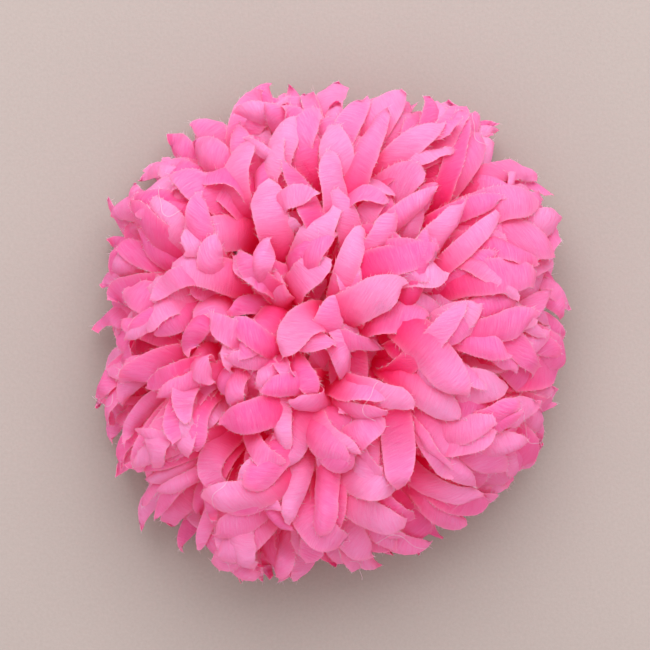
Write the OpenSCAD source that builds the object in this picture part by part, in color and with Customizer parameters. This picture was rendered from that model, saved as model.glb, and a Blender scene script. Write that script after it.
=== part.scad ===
==
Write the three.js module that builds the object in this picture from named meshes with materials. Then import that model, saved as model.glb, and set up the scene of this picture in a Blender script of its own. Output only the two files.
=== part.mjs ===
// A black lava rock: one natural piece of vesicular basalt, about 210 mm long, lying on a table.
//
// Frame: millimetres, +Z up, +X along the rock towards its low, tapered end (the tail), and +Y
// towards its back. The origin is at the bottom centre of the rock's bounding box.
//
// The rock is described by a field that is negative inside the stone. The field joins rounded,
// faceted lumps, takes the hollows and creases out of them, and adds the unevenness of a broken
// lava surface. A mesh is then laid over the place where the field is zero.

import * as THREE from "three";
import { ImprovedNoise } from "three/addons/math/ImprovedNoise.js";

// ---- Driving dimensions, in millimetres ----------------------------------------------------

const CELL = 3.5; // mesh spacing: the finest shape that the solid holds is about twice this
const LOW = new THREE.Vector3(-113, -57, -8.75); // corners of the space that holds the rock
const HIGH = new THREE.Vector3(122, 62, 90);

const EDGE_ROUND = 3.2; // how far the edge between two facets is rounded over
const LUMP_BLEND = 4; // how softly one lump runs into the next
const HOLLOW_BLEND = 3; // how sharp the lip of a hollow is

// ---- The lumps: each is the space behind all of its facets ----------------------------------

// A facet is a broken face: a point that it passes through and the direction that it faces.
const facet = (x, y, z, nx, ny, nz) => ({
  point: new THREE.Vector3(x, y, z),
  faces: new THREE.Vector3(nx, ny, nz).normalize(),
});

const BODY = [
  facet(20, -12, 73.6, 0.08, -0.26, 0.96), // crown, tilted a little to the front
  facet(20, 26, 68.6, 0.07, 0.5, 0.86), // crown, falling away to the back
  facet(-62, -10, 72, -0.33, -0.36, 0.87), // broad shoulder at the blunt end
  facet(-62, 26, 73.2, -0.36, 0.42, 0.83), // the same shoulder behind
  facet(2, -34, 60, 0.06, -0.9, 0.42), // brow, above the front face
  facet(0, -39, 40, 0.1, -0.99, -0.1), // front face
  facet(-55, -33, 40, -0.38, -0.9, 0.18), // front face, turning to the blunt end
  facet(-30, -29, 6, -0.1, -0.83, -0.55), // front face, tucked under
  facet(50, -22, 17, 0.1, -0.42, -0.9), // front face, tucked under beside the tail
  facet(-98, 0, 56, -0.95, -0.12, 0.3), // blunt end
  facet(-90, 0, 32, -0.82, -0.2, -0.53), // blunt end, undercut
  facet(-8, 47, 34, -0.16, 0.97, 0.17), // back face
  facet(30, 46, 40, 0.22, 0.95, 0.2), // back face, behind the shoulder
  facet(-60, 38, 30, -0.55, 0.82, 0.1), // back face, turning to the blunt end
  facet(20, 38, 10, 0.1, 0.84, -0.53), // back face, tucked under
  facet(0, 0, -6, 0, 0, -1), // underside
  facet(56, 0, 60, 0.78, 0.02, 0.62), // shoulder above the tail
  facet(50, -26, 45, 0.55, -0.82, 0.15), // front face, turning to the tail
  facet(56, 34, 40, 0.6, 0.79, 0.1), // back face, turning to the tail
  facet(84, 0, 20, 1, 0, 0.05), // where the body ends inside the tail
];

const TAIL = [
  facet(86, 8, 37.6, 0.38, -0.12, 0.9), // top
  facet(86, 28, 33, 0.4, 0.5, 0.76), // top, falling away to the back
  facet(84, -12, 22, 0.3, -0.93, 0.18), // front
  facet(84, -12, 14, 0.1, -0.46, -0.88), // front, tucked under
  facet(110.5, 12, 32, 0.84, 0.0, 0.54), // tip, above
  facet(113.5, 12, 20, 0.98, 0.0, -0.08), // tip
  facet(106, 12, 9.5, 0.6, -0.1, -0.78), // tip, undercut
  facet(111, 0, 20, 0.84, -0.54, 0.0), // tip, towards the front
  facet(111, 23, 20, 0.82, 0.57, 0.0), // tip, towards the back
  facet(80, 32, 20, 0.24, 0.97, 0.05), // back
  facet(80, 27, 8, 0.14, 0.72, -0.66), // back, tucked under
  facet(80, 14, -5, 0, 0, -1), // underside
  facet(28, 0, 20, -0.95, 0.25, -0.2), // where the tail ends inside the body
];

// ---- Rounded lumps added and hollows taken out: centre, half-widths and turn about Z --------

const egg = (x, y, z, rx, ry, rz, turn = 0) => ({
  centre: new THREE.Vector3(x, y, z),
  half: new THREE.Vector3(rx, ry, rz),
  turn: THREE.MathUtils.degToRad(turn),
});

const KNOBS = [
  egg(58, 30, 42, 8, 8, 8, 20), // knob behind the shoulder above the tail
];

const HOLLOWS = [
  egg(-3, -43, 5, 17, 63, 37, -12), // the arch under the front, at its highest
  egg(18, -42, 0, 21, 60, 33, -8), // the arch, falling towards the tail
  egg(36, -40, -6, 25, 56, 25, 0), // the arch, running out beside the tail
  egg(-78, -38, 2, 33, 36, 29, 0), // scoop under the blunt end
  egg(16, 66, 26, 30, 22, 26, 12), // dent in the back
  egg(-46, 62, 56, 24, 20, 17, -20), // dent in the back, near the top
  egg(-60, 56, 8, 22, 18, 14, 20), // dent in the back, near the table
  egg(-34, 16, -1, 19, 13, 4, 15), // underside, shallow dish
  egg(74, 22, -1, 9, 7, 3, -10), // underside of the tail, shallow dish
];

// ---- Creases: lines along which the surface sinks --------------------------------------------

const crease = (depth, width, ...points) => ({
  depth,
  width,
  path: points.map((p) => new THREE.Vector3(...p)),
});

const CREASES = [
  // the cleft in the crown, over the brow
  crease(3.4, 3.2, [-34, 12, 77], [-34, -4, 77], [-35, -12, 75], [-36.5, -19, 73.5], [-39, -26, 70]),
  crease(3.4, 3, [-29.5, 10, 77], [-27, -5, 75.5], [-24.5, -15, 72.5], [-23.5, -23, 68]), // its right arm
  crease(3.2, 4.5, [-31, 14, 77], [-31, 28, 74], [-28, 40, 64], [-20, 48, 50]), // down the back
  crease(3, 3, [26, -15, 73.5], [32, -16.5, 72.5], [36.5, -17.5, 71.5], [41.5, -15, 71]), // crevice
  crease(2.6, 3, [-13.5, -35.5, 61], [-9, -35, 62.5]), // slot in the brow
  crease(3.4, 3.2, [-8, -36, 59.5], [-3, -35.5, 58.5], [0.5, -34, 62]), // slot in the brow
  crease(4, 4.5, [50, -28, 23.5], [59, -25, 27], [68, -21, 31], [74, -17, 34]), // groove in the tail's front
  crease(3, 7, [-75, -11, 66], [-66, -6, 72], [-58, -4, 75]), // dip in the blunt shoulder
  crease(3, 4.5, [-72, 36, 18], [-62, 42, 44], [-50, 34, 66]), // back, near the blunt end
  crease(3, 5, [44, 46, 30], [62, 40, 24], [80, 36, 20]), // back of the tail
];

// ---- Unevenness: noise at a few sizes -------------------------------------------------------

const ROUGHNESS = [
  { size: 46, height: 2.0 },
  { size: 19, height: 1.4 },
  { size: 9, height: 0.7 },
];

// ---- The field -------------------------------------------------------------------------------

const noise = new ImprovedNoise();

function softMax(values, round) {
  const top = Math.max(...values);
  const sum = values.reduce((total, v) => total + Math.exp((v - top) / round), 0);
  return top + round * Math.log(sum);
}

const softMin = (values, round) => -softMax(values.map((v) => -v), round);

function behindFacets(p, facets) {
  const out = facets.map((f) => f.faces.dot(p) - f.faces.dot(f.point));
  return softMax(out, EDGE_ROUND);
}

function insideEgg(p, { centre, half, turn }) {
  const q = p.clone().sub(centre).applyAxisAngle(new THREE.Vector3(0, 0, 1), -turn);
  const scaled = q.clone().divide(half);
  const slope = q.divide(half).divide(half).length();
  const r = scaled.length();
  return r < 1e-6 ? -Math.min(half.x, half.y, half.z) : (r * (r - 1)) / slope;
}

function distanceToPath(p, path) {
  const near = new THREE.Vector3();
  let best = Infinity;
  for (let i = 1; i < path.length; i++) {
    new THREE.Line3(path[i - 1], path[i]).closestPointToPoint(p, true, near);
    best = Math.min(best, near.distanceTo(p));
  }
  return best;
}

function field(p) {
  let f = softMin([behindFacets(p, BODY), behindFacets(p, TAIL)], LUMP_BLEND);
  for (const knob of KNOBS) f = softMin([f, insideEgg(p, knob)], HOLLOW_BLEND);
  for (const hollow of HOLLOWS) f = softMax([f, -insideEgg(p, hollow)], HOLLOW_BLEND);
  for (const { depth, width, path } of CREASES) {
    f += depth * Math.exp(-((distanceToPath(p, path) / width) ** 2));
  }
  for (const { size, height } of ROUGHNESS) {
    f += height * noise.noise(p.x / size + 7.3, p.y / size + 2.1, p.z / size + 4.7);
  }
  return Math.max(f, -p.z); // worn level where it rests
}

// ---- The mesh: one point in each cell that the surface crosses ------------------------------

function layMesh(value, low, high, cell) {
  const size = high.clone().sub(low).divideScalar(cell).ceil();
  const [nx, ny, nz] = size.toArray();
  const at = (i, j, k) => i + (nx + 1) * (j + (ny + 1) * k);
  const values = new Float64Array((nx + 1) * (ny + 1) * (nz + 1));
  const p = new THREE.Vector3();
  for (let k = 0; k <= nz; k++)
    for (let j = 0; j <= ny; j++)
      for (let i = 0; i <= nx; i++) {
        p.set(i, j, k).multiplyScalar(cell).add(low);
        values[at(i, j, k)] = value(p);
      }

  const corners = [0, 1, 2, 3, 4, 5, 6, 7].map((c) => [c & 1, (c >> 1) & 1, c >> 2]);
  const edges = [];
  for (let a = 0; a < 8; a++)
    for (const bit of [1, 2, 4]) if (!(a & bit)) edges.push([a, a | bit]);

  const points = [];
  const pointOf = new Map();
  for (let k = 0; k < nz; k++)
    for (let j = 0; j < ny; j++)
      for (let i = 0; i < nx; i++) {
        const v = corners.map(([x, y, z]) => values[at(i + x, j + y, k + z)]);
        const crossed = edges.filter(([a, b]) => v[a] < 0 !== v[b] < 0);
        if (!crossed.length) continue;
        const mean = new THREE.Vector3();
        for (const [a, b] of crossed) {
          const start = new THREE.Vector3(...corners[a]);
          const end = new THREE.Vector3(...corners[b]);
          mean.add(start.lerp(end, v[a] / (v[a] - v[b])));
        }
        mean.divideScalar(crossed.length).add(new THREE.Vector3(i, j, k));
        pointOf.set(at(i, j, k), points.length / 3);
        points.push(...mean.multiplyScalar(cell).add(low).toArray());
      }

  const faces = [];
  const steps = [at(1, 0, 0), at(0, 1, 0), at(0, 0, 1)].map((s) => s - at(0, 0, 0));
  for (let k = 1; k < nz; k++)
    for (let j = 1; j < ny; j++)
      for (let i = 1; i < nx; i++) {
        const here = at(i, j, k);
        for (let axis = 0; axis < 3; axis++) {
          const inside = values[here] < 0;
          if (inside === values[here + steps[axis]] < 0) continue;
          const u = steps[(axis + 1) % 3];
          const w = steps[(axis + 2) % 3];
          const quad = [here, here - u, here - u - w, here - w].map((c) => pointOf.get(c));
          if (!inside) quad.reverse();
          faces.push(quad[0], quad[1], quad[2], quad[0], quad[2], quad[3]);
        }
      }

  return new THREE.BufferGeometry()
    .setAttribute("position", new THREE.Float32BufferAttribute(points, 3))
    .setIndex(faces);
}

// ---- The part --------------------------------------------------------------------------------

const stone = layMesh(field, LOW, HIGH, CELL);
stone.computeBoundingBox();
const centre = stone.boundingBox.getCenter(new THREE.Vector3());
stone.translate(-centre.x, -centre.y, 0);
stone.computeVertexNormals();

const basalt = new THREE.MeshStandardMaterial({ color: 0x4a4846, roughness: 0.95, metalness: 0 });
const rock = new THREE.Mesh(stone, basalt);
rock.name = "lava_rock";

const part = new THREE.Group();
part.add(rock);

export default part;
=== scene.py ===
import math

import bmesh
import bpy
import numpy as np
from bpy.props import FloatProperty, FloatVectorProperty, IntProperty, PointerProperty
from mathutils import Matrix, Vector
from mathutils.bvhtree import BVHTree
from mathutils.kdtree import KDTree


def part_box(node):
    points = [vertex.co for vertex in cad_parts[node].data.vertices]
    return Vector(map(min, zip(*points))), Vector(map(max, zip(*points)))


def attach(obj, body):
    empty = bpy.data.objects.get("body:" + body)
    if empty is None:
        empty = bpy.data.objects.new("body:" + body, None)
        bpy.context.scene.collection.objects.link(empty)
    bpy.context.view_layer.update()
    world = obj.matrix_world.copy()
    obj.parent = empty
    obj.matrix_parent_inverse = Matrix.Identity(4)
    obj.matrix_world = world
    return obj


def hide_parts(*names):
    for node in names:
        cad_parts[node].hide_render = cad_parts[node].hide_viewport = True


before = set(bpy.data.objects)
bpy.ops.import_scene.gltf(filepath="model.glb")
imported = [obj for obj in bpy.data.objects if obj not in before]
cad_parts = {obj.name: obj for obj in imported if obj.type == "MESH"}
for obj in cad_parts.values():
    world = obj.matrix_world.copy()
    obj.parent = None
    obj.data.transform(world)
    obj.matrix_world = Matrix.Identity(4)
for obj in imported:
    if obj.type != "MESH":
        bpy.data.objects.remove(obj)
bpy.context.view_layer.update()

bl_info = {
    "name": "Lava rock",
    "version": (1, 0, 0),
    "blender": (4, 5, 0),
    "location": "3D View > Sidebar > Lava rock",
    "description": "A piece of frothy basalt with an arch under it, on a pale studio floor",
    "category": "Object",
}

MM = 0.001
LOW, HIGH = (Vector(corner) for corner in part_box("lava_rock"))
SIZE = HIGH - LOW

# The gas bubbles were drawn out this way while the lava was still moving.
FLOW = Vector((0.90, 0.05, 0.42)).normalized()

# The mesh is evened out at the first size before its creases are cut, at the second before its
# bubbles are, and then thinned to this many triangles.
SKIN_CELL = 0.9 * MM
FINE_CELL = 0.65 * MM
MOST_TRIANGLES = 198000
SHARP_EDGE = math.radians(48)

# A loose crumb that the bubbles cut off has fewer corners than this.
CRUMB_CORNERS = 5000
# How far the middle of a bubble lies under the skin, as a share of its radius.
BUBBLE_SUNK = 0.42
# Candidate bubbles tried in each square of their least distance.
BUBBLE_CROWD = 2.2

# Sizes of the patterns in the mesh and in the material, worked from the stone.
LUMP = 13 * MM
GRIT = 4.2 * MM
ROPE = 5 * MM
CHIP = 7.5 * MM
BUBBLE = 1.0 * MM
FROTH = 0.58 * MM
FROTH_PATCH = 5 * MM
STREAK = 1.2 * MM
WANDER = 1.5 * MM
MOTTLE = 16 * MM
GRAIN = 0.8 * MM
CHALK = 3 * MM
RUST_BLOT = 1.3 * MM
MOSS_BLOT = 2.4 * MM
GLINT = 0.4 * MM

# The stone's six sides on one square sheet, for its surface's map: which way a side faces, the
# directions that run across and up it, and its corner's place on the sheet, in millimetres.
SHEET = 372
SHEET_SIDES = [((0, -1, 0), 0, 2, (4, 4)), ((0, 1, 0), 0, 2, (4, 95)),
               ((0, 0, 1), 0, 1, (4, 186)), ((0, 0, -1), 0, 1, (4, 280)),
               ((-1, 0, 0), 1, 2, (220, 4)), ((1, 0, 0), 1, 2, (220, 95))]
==
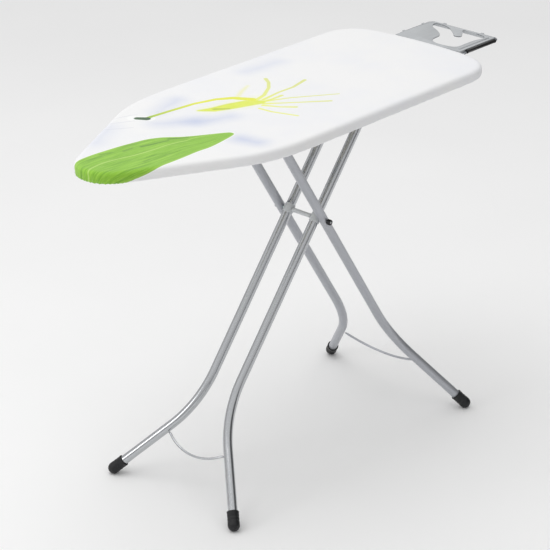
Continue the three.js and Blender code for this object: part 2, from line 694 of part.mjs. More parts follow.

▸ **Task objective**: Give again, word for word, every line of the listing above from the one with "Write the three.js" to the one with "The lumps: each", both inclusive, and nothing beyond them.

▸ **Completed task**:
Write the three.js module that builds the object in this picture from named meshes with materials. Then import that model, saved as model.glb, and set up the scene of this picture in a Blender script of its own. Output only the two files.
=== part.mjs ===
// A black lava rock: one natural piece of vesicular basalt, about 210 mm long, lying on a table.
//
// Frame: millimetres, +Z up, +X along the rock towards its low, tapered end (the tail), and +Y
// towards its back. The origin is at the bottom centre of the rock's bounding box.
//
// The rock is described by a field that is negative inside the stone. The field joins rounded,
// faceted lumps, takes the hollows and creases out of them, and adds the unevenness of a broken
// lava surface. A mesh is then laid over the place where the field is zero.

import * as THREE from "three";
import { ImprovedNoise } from "three/addons/math/ImprovedNoise.js";

// ---- Driving dimensions, in millimetres ----------------------------------------------------

const CELL = 3.5; // mesh spacing: the finest shape that the solid holds is about twice this
const LOW = new THREE.Vector3(-113, -57, -8.75); // corners of the space that holds the rock
const HIGH = new THREE.Vector3(122, 62, 90);

const EDGE_ROUND = 3.2; // how far the edge between two facets is rounded over
const LUMP_BLEND = 4; // how softly one lump runs into the next
const HOLLOW_BLEND = 3; // how sharp the lip of a hollow is

// ---- The lumps: each is the space behind all of its facets ----------------------------------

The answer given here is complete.